Radio-Kremlin à Bangui

La galaxie Prigojine s’étend évidemment jusqu’à Bangui, où l’un des relais médiatiques principaux du Kremlin est Fred Krock, directeur de la très suivie radio Lengo Songo. Celle-ci serait entièrement financée par Lobaye Invest, la société minière reliée à la nébuleuse Wagner dans le pays et initialement dirigée par Evgueni Khodotov, un fidèle de Prigojine. Et ses articles sont régulièrement mis en avant par l’agence de presse russe Ria Fan, étendard de l’écosystème médiatique de l’oligarque proche de Poutine.

Sur les ondes de cette radio, les propos des principales figures de la présence russe à Bangui sont régulièrement rapportés, qu’il s’agisse de l’ancien ambassadeur Vladimir Titorenko, l’ex-conseiller à la présidence Valeri Zakharov, le sociologue Maksim Shugaley ou encore Aleksandr Ivanov, le patron de la Communauté des officiers pour la sécurité internationale (Cosi).

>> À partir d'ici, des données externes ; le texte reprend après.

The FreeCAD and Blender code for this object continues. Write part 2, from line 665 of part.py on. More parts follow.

Enfin, cette radio est très utilisée par une partie de la société civile centrafricaine, notamment Blaise Didacien Kossimatchi, membre de la plateforme de la « Galaxie nationale » (très pro-Touadéra), et Harouna Douamba, président de « Aimons notre Afrique », une association financée par Lobaye Invest. Les deux hommes comptent parmi les organisateurs des manifestations pro-russes à Bangui.

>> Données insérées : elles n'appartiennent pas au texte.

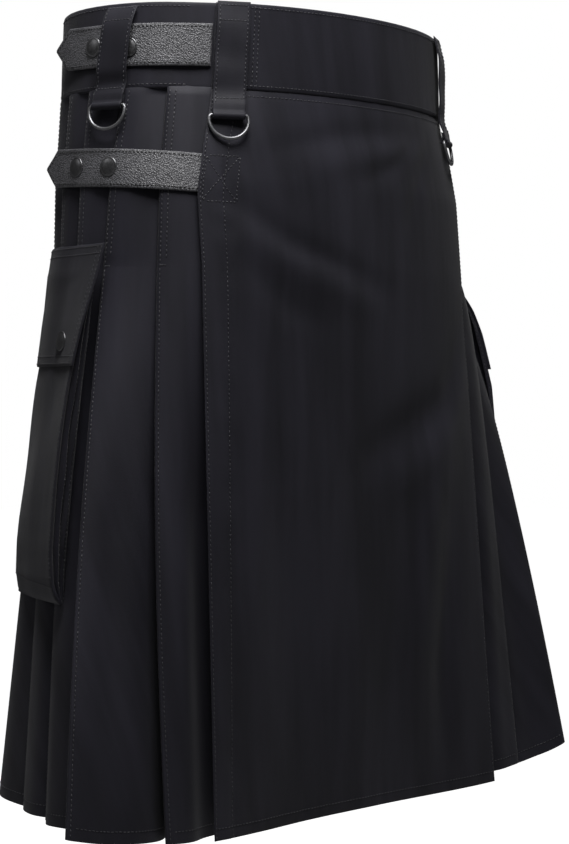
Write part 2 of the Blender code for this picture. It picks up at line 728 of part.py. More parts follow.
def build_loop_from(name, profile, top, foot, material):
    """Loop cloth of even thickness across a flat width."""
    centre = (top + foot) / 2
    across = loop_frame(centre)
    thick = [offset_line(profile, LOOP_CLOTH / 2), offset_line(profile, -LOOP_CLOTH / 2)]
    outline = list(thick[0]) + list(thick[1][::-1])
    z_top = profile[0][1]
    z_low = min(p[1] for p in profile)
    rings = []
    for side in (-1, 0, 1):
        ring = []
        for offset, z in outline:
            lean = min(max((z_top - z) / (z_top - z_low), 0.0), 1.0)
            angle = top + (foot - top) * lean
            base = body_plan(angle, z)
            normal = body_normal(centre, 0.0)
            p = np.array([base[0] + normal[0] * offset, base[1] + normal[1] * offset, z])
            ring.append(p + across * side * LOOP_WIDTH / 2)
        rings.append(ring)
    size = len(outline)
    points = [p for ring in rings for p in ring]
    faces = []
    for r in range(2):
        for k in range(size):
            n = (k + 1) % size
            faces.append((r * size + k, r * size + n, (r + 1) * size + n, (r + 1) * size + k))
    half = len(profile)
    for k in range(half - 1):
        faces.append((k, size - 1 - k, size - 2 - k, k + 1))
        b = 2 * size
        faces.append((b + k, b + k + 1, b + size - 2 - k, b + size - 1 - k))
    make_object(name, points, faces, material)


def build_loops(material):
    for name, top, foot, swell, top_z in RINGED_LOOPS:
        profile = loop_profile(swell, top_z, RING_HEIGHTS[name], RING_OFFSETS[name])
        build_loop_from("belt_loop_" + name, profile, top, foot, material)
    back = [(0.0012, 0.0325), (0.0022, 0.0260), (0.0034, 0.0120), (0.0036, -0.0020),
            (0.0030, -0.0180), (0.0018, -0.0290), (0.0013, -0.0380)]
    build_loop_from("belt_loop_back", back, 180.0, 180.0, material)


def ring_path():
    """Middle line of a D-ring: straight bar on top and a round bow below."""
    half = RING_WIDTH / 2 - RING_WIRE
    corner = 0.0026
    drop = RING_DROP - RING_WIRE
    depth = min(drop - corner - 0.001, half * 0.92)
    straight = drop - corner - depth
    path = [(x, 0.0) for x in np.linspace(-half + corner, half - corner, 5)]
    for turn in (60, 30, 0):
        a = math.radians(turn)
        path.append((half - corner + corner * math.cos(a), -corner + corner * math.sin(a)))
    for k in range(1, 14):
        turn = math.pi * k / 14
        path.append((half * math.cos(turn), -corner - straight - depth * math.sin(turn)))
    for turn in (180, 150, 120):
        a = math.radians(turn)
        path.append((-half + corner + corner * math.cos(a), -corner + corner * math.sin(a)))
    return path


def build_ring(name, top, foot, ring_z, ring_offset, material):
    """D-ring hanging from its bar, turned slightly to follow the cloth below."""
    centre_angle = (top + foot) / 2
    lean = (0.0335 - ring_z) / (0.0335 - ring_z + RING_WIRE * 1.9)
    angle = top + (foot - top) * lean
    normal = body_normal(centre_angle, 0.0)
    base = body_plan(angle, ring_z)
    bar = np.array([base[0] + normal[0] * ring_offset, base[1] + normal[1] * ring_offset, ring_z])
    below = body_plan(angle, ring_z - RING_DROP)
    rest = np.array([below[0], below[1], 0.0]) - np.array([base[0], base[1], 0.0])
    swing = max(float(np.dot(rest[:2], normal)), 0.0) + 0.0010
    down = np.array([normal[0] * swing, normal[1] * swing, -RING_DROP])
    down /= np.linalg.norm(down)
    across = loop_frame(centre_angle)
    path = ring_path()
    rings = []
    count = len(path)
    for k in range(count):
        a = np.array(path[(k - 1) % count])
        b = np.array(path[(k + 1) % count])
        ahead = (b - a) / np.linalg.norm(b - a)
        side = np.array([ahead[1], -ahead[0]])
        flat = across * side[0] - down * side[1]
        face = np.cross(across, down)
        mid = across * path[k][0] - down * path[k][1]
        ring = []
        for j in range(8):
            turn = 2 * math.pi * j / 8
            ring.append(mid + flat * RING_WIRE * math.cos(turn) + face * RING_WIRE * math.sin(turn))
        rings.append(ring)
    item = sweep(name, rings, material, closed=True)
    item.location = tuple(float(v) for v in bar)
    return item


def build_rings(material):
    for name, top, foot, _, _ in RINGED_LOOPS:
        build_ring("d_ring_" + name, top, foot, RING_HEIGHTS[name], RING_OFFSETS[name], material)


# Materials
def make_material(name, colour, roughness, metallic):
    material = bpy.data.materials.new(name)
    material.use_nodes = True
    shader = material.node_tree.nodes["Principled BSDF"]
    shader.inputs["Base Color"].default_value = colour
    shader.inputs["Roughness"].default_value = roughness
    shader.inputs["Metallic"].default_value = metallic
    material.diffuse_color = colour
    return material


def cloth_material():
    return make_material("cotton_twill", CLOTH_COLOUR, 0.86, 0.0)


def leather_material():
    return make_material("grained_leather", LEATHER_COLOUR, 0.50, 0.0)


def cap_material():
    return make_material("snap_metal", CAP_COLOUR, 0.42, 0.85)


def ring_material():
    return make_material("ring_metal", RING_COLOUR, 0.35, 0.95)


for old in list(bpy.data.objects):
    bpy.data.objects.remove(old, do_unlink=True)
PART = bpy.data.collections.new("utility_kilt")
bpy.context.scene.collection.children.link(PART)

CLOTH_MATERIAL = cloth_material()
LEATHER_MATERIAL = leather_material()
CAP_MATERIAL = cap_material()
RING_MATERIAL = ring_material()

build_waistband(CLOTH_MATERIAL)
build_apron(CLOTH_MATERIAL)
build_under_apron(CLOTH_MATERIAL)
build_pleats(CLOTH_MATERIAL)
build_pockets(CLOTH_MATERIAL)
build_flaps(CLOTH_MATERIAL)
build_straps(LEATHER_MATERIAL)
build_loops(CLOTH_MATERIAL)
build_rings(RING_MATERIAL)
build_strap_caps(CAP_MATERIAL)
build_flap_caps(CAP_MATERIAL)
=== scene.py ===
"""Looks of the utility kilt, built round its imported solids.

Metres, +Z up. The wearer faces -Y and +X is the wearer's left.
Angles run round the body from the centre front, negative towards the wearer's right.
Every cloth piece is a thin shell on its solid's form, with soft creases and real thread.
"""
import math
import bpy
import numpy as np
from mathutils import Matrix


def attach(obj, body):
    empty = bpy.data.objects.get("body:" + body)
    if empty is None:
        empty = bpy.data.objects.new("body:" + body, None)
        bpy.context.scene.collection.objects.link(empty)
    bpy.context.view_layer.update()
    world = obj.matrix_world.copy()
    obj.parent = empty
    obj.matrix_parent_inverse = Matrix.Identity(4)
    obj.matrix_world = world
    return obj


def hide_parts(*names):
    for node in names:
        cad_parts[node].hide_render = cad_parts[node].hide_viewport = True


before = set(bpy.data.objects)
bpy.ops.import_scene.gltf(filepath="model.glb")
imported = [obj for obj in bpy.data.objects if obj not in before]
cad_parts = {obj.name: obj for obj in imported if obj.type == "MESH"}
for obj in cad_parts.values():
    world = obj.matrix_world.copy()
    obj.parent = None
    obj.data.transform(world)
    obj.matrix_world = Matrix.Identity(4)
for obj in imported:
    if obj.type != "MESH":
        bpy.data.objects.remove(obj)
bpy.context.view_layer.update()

BODY = "kilt"

# Sizes shared with the solids
BAND_TOP = 0.0318
BAND_BOTTOM = -0.0318
BAND_THICK = 0.0024
CLOTH = 0.0012
SEAM_Z = -0.0322
FULL_LENGTH = 0.6054
# The two pleated walls meet at the centre back, each just past it
CENTRE_LAP = 0.0002
# Heights at which the panels turn up into the band
TURNED_IN = (-0.0285, -0.0306)
TACK_Z = -0.162
FALL = FULL_LENGTH - BAND_TOP + TACK_Z
LEATHER = 0.0020
LOOP_WIDTH = 0.0250
LOOP_CLOTH = 0.0014
RING_WIDTH = 0.0325
RING_DROP = 0.0190
RING_WIRE = 0.0013
CAP_RADIUS = 0.0073
CAP_HEIGHT = 0.0017
POCKET_WIDTH = 0.158
POCKET_TOP_Z = -0.168
FLAP_TOP_Z = -0.146
FLAP_BOTTOM_Z = -0.235
FLAP_THICK = 0.0018
POCKET_FOOT = 0.0009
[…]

Alors que l’ANC est très proche de Moscou, les réseaux sociaux d’Afrique du Sud relayent aussi largement les positions pro-russes. Ainsi, le compte Twitter (qui compte plus de 200 000 abonnés) attribué à Duduzile Zuma-Sambudla, la fille de l’ex-président Jacob Zuma, serait le premier à avoir popularisé dans le pays le #istandwithrussia, partagé plusieurs centaines de milliers de fois depuis. La majorité des contenus y étant associés y dénoncent l’OTAN et l’impérialisme occidental.